Storage on the other hand is a mixed bag. Some of my storage is virtualized and some is not. My really important data sits on my Synology, and I try to never take that down. I also run an instance of OMV virtualized as a backup destination, and I run an instance of TrueNAS virtualized, that is mostly my storage for experiments and my K3S cluster.

So far, in my rookie experience, I was unable to achieve the supposed benefit that was sought after in virtualizing. That benefit was being able to migrate my OPNsense VM from one hardware to an identical hardware.

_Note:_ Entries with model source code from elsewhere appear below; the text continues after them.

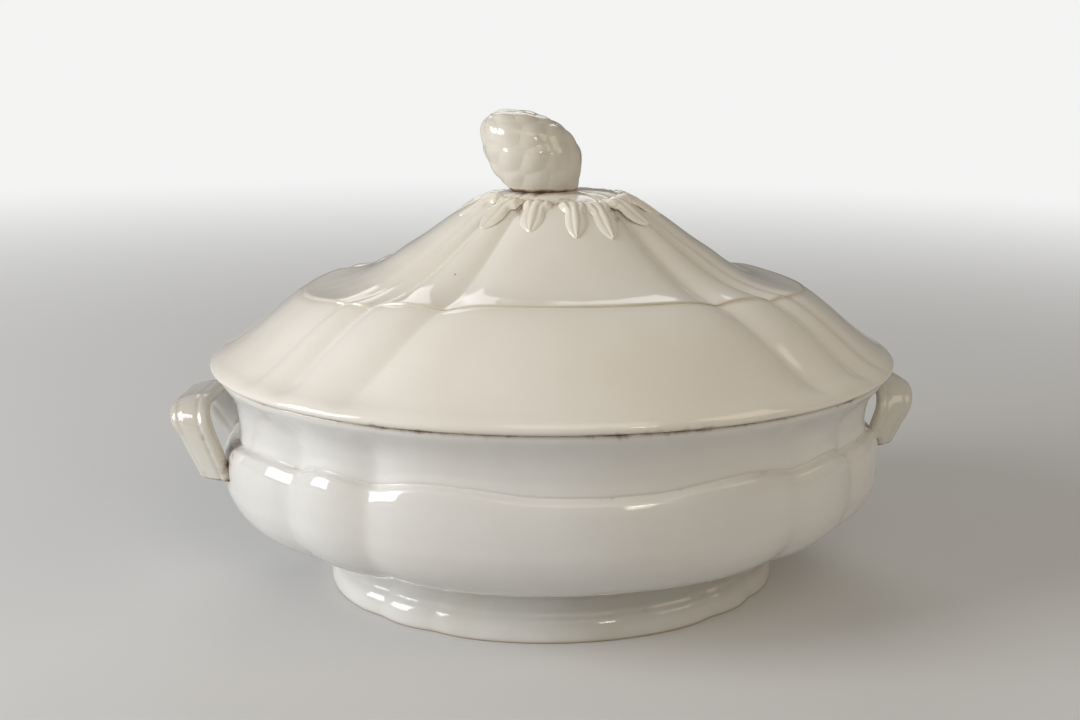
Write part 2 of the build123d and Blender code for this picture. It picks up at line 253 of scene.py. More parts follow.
def makeGlazeGroup():
    # clean glaze clouded by thicker glaze, then crazing, pinholes, and tea stains mixed with painted shade
    # laid over it
    tree, given, put = newGroup("agedGlazeAndShade", [
        ("Clean", "NodeSocketColor", (0.8, 0.8, 0.75, 1)),
        ("Pooled", "NodeSocketColor", (0.7, 0.66, 0.55, 1)),
        ("StainAndShadeColour", "NodeSocketColor", (0.16, 0.07, 0.02, 1)),
        ("Cloud", "NodeSocketFloat", 0.5),
        ("Crazing", "NodeSocketFloat", 0.5),
        ("Specks", "NodeSocketFloat", 0.5),
        ("StainAndShade", "NodeSocketFloat", 0.0),
        ("Thin", "NodeSocketFloat", 0.0),
    ], [("Colour", "NodeSocketColor"), ("Roughness", "NodeSocketFloat"), ("Height", "NodeSocketFloat")])
    ask = given.outputs
    place = addNode(tree, "ShaderNodeTexCoord").outputs["Object"]
    broad = noise(tree, place, aged["broadScale"], 3)
    fine = noise(tree, place, aged["fineScale"], 4, 0.6)
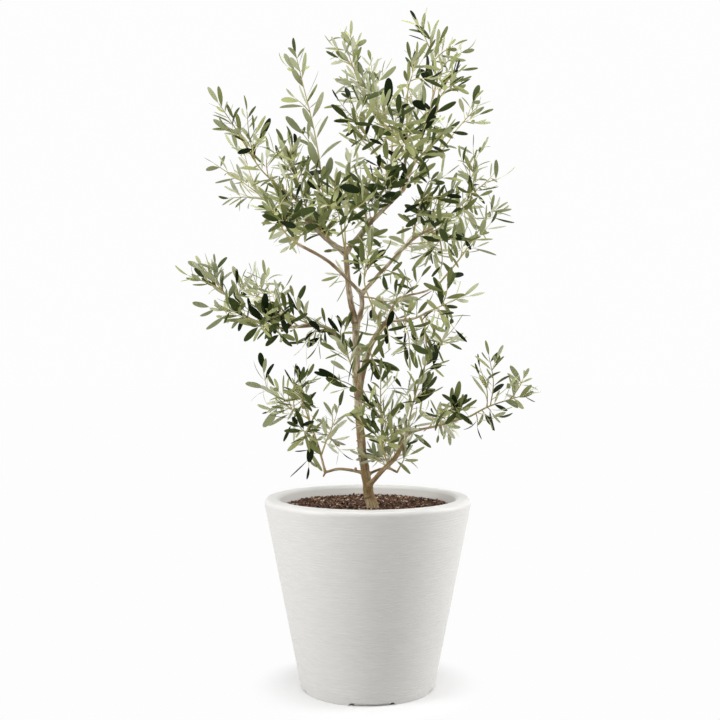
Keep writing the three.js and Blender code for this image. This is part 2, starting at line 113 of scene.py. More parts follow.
class Nodes:
    """The nodes of one material, or of the light that surrounds the scene."""

    def __init__(self, tree):
        self.tree = tree

    def feed(self, socket, value):
        """Links a signal to a socket, or sets it to a colour or a number."""
        if isinstance(value, Signal):
            self.tree.links.new(value.socket, socket)
        elif isinstance(value, str):
            socket.default_value = (*colour(value), 1.0)
        else:
            socket.default_value = value

    def node(self, kind, settings=None, values=None, output=0):
        """A new node: first its settings, then what its sockets hold or are linked to."""
        made = self.tree.nodes.new(kind)
        for key, value in (settings or {}).items():
            setattr(made, key, value)
        for key, value in (values or {}).items():
            self.feed(made.inputs[key], value)
        return Signal(self, made.outputs[output])


class Finish(Nodes):
    """A surface finish: one material, its constants on the shader's own sockets."""

    def __init__(self, name, base, roughness, **constants):
        self.material = bpy.data.materials.new(name)
        self.material.use_nodes = True
        super().__init__(self.material.node_tree)
        self.shader = self.tree.nodes["Principled BSDF"]
        self.give(base_color=base, roughness=roughness, **constants)

    def give(self, **sockets):
        """Sets the shader's sockets, or feeds signals to them."""
        for key, value in sockets.items():
            name = key.replace("_", " ").title().replace("Ior", "IOR")
            self.feed(self.shader.inputs[name], value)

    def stretched(self, where, scale):
        return self.node("ShaderNodeVectorMath", {"operation": "MULTIPLY"}, {0: where, 1: scale})

    def place(self, scale=(1.0, 1.0, 1.0)):
        """Where on the object a point is, stretched by a scale along each axis."""
        return self.stretched(self.node("ShaderNodeTexCoord", output=3), scale)

    def grain(self, scale=(1.0, 1.0, 1.0)):
        """Where a point is on its own limb: two measures across it and one along it."""
        stored = {"attribute_name": "grain"}
        return self.stretched(self.node("ShaderNodeAttribute", stored, output=1), scale)

    def third(self, where):
        """The last measure of a place: its height, or how far along its limb it is."""
        return self.node("ShaderNodeSeparateXYZ", None, {0: where}, output=2)

    def from_middle(self):
        """How far a point is from the planter's upright axis."""
        flat = self.place((1.0, 1.0, 0.0))
        return self.node("ShaderNodeVectorMath", {"operation": "LENGTH"}, {0: flat}, output=1)

    def cloud(self, where, detail=3.0, roughness=0.5):
        """Soft noise, about 0.3 to 0.7."""
        values = {"Vector": where, "Scale": 1.0, "Detail": detail, "Roughness": roughness}
        return self.node("ShaderNodeTexNoise", {"noise_dimensions": "3D"}, values)

    def blend(self, share, first, second):
        """The first colour where share is 0 and the second where it is 1."""
        settings = {"data_type": "RGBA", "clamp_factor": True}
        return self.node("ShaderNodeMix", settings, {0: share, 6: first, 7: second}, output=2)

    def bump(self, height, distance):
        """Raises the surface by a signal, times a distance in metres."""
        values = {"Height": height, "Distance": distance, "Strength": 1.0}
        self.give(normal=self.node("ShaderNodeBump", None, values))


def new_mesh(name, points, faces):
    """A mesh from points in metres and faces of any number of corners."""
    mesh = bpy.data.meshes.new(name)
    mesh.from_pydata(np.asarray(points).tolist(), [], [list(map(int, face)) for face in faces])
    return mesh


def make_piece(name, mesh, finish, smooth=True):
    """A piece that rides with the plant and takes its finish from a slot."""
    mesh.polygons.foreach_set("use_smooth", [smooth] * len(mesh.polygons))
    mesh.materials.clear()
    mesh.materials.append(finish.material)
    piece = bpy.data.objects.new(name, mesh)
    bpy.context.collection.objects.link(piece)
    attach(piece, "root")
    return piece


def ring_faces(rings, around):
    """Quads between neighbouring rings of points, each ring closed on itself."""
    row = np.arange(around)
    onward = np.roll(row, -1)
    band = np.stack([row, onward, around + onward, around + row], axis=1)
    return np.concatenate([k * around + band for k in range(rings - 1)])


def lobe(r, z, radius, start, end, steps):
    """Points round part of a circle, from one angle in degrees to another."""
    turn = np.radians(np.linspace(start, end, steps))
    return np.stack([r + radius * np.cos(turn), z + radius * np.sin(turn)], axis=1)


def straight(first, last, steps):
    """Points along a straight line, with both of its ends."""
    return np.linspace(first, last, steps)


def ease(values, low, high):
    """0 up to low and 1 from high on, with a smooth rise from one to the other."""
    share = np.clip((values - low) / (high - low), 0.0, 1.0)
    return share * share * (3.0 - 2.0 * share)


def smooth_noise(points, size, seed):
    """Noise from -1 to 1 at each point, with features of about the given size."""
    shift = Vector((seed * 7.3, seed * 3.1, seed * 5.7))
    return np.array([noise.noise(Vector(p) / size + shift) for p in points])


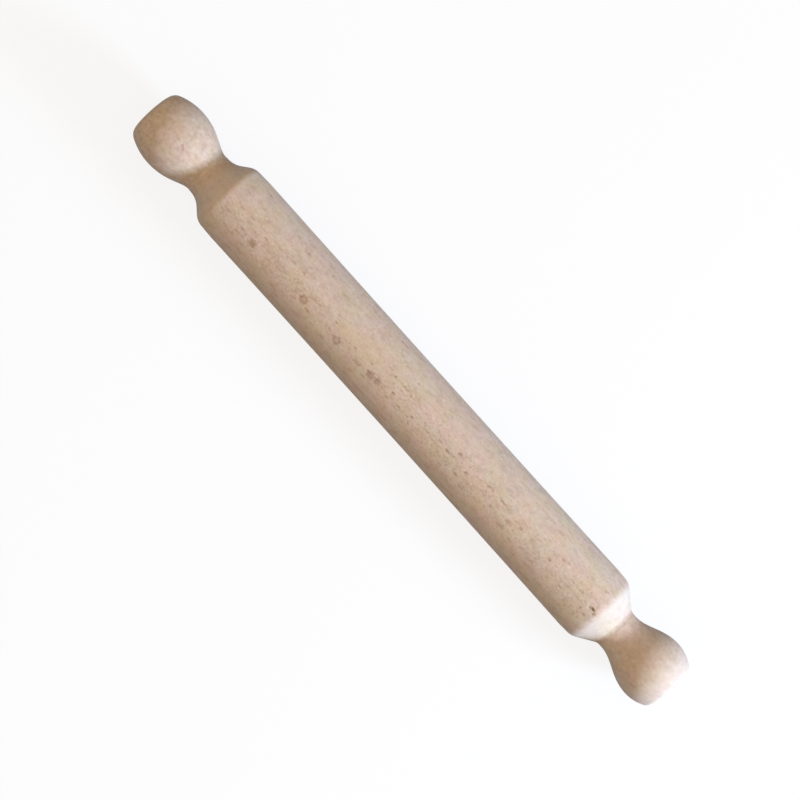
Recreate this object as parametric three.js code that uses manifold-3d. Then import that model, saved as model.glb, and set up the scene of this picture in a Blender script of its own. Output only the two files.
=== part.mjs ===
// A plain turned rolling pin: one barrel and two short knob handles, each glued into the barrel
// by its own round tenon. Lengths are in millimetres. X runs along the pin, left handle at -X,
// Z is up, and the origin is on the barrel's axis, halfway between the two end faces.
import * as THREE from 'three';
import { mergeVertices } from 'three/addons/utils/BufferGeometryUtils.js';
import Module from 'manifold-3d';

const wasm = await Module();
wasm.setup();

// Barrel, from the shoulder face that carries the left handle to the one that carries the right
const barrelLength = 317;
const barrelDiameter = 41.4;
const barrelHollowing = 0.35;

// Each end of the barrel is a cove, a straight cone and an edge, all measured from the seam.
// The cuts are how far the cove and the edge are rounded off, each way from their corner.
// From the edge on, the barrel is eased slightly until it reaches its full diameter.
const leftFootDiameter = 25.8;
const leftCoveCorner = 5.2;
const leftCoveCut = 4.5;
const leftEdgeCorner = 14.4;
const leftEdgeCut = 3.2;
const leftEasingEnd = 25;

// The right end's cove is small and its cone is flatter
const rightFootDiameter = 23.8;
const rightCoveCorner = 1.7;
const rightCoveCut = 1.6;
const rightEdgeCorner = 13.6;
const rightEdgeCut = 2.7;
const rightEasingEnd = 22;

// How far the edges stand in from the full radius
const edgeDrop = 0.4;

// Left handle: neck, swell up to the widest ring, then an arc down to the rim of a flat end face
const leftNeckDiameter = 25.6;
const leftNeckLand = 1;
const leftSwellLength = 24.4;
const leftSwellEaseShares = [0.21, 0.54];
const leftKnobDiameter = 38.8;
const leftEndLength = 17.4;
const leftRimDiameter = 28.9;
const leftRimRound = 3.5;

// Right handle: a thinner neck, a slightly smaller knob, a blunter end and a crisper rim
const rightNeckDiameter = 23.8;
const rightNeckLand = 1.4;
const rightSwellLength = 25.8;
const rightSwellEaseShares = [0.35, 0.44];
const rightKnobDiameter = 37.7;
const rightEndLength = 13;
const rightRimDiameter = 29;
const rightRimRound = 2;

// How far each handle's axis sits beside the barrel's axis, along Y
const leftHandleShift = 0.2;
const rightHandleShift = -0.6;

// Round tenon of each handle, and the glue room around it and past its end
const tenonDiameter = 14;
const tenonLength = 28;
const tenonChamfer = 1;
const glueGap = 0.15;
const glueWell = 1.5;
const drillOverrun = 1;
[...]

I now actually recall an instance where I had taken some of my ProxMox nodes down for one reason or another and the cluster fell below a quorum causing boot failures on my OPNsense node.

For the router, it seems like… solved = bare metal.

Thanks all

1 Like

If you run a cluster and on top of that you virtualize OPNsense and TrueNAS you’re not getting any of the benefits of clustering but all the drawbacks. Both are quite hardware dependent (network cards, disks, HBAs) at the Proxmox host hardware level.

Personally I run both virtualized for several years and never had any issues. Even moved OPNsense between different Proxmox nodes (standalone nodes, not clustered) at times with minimal hassle. The trick is to never passthrough the physical network cards and always present OPNsense with virtualized hardware. So long as both source and destination have the same SDNs it’ll be seamless.

The decision to run both virtualized for me came down to 3 things:

  • backups / snapshots / rollbacks with extreme ease; nobody wants a 2 hour downtime due to a botched update or another reason requiring a full reinstall + restoring configs, when you can achieve the same in 3 minutes with 2 clicks. If something goes horribly wrong during a hypervisor update (never happened, knock on wood, but it can) type a few commands and restore it to last known good version from PBS with 20 mins tops of downtime.
  • power saving + better hardware utilization. The nodes that have HBAs have way too much raw hardware to limit just to TrueNAS. I passthrough the HBA, everything else (including network cards) is virtual and call it a day. Extra bonus - 50+ GBps throughput between any VM on the same node and the NAS.
  • given I update my Proxmox nodes 1 - 2 times / year, the downtime from that is minimal and in my case can easily be neglected.

It all depends on your own hardware, comfort level and intended use case. The only things I keep bare metal in my home lab are 2 PBS servers.

This was the best answer by far.

Your three points are spot on. The only things I will add (just for fun and discussion) are;

  1. For me there is no decision to “virtualize” something. Virtualize everything. Or said another way, isolate everything. Do it for security & version control. Most people only think of the big “things”, but miss the smaller services like DHCP, DNS, VPN, etc. Not everything needs VM level isolation for security. Something as simple as bubblewrap can create a strong sandbox. It’s small, simple, and easy.

  2. Hypervisor (host OS) update risk can be mitigated significantly by running a more minimal host. If the host only controls disks, NICs, and starts containers/VMs, then there isn’t a lot to go wrong. This keeps the update process as safe as humanly possible. And if lightening strikes, the host OS can be rebuilt with maybe 4-5 config files (systemd-networkd actually balloons that number, but it is one directory to copy over). Minimalism wins.

It is debatable whether Proxmox or xcp-ng are apart of this minimal setup. They have a lot more code complexity than cli linux, but they also have nifty resort features to cover over that complexity. I guess it comes down to whether you worry about the update process. If you’re only updating the hypervisor twice per year, then than says something. Also, waiting this long exposes some level of security exposure, however minimal it may be.

I argue updating the host OS (hypervisor) should be like updating a container. From what I understand this is mostly the case with those two hypervisors. Small updates are generally easy, but version upgrades are not. This is why I favor an lts rolling release for my host OS. Heresy, I know! But my host OS is basically just as throw-away as my containers are, so I don’t really care if an update breaks something. And at this bare bones level, that is basically unheard of for rolling release. Doing this saves me from having to do the big upgrades every other year. Just small incremental updates to the host OS once or twice per month on a Friday afternoon. Do that until the box dies or is replaced.

I say all this to spark discussion. But I am not sure the Lawrence forums are the correct space for this kind of discussion.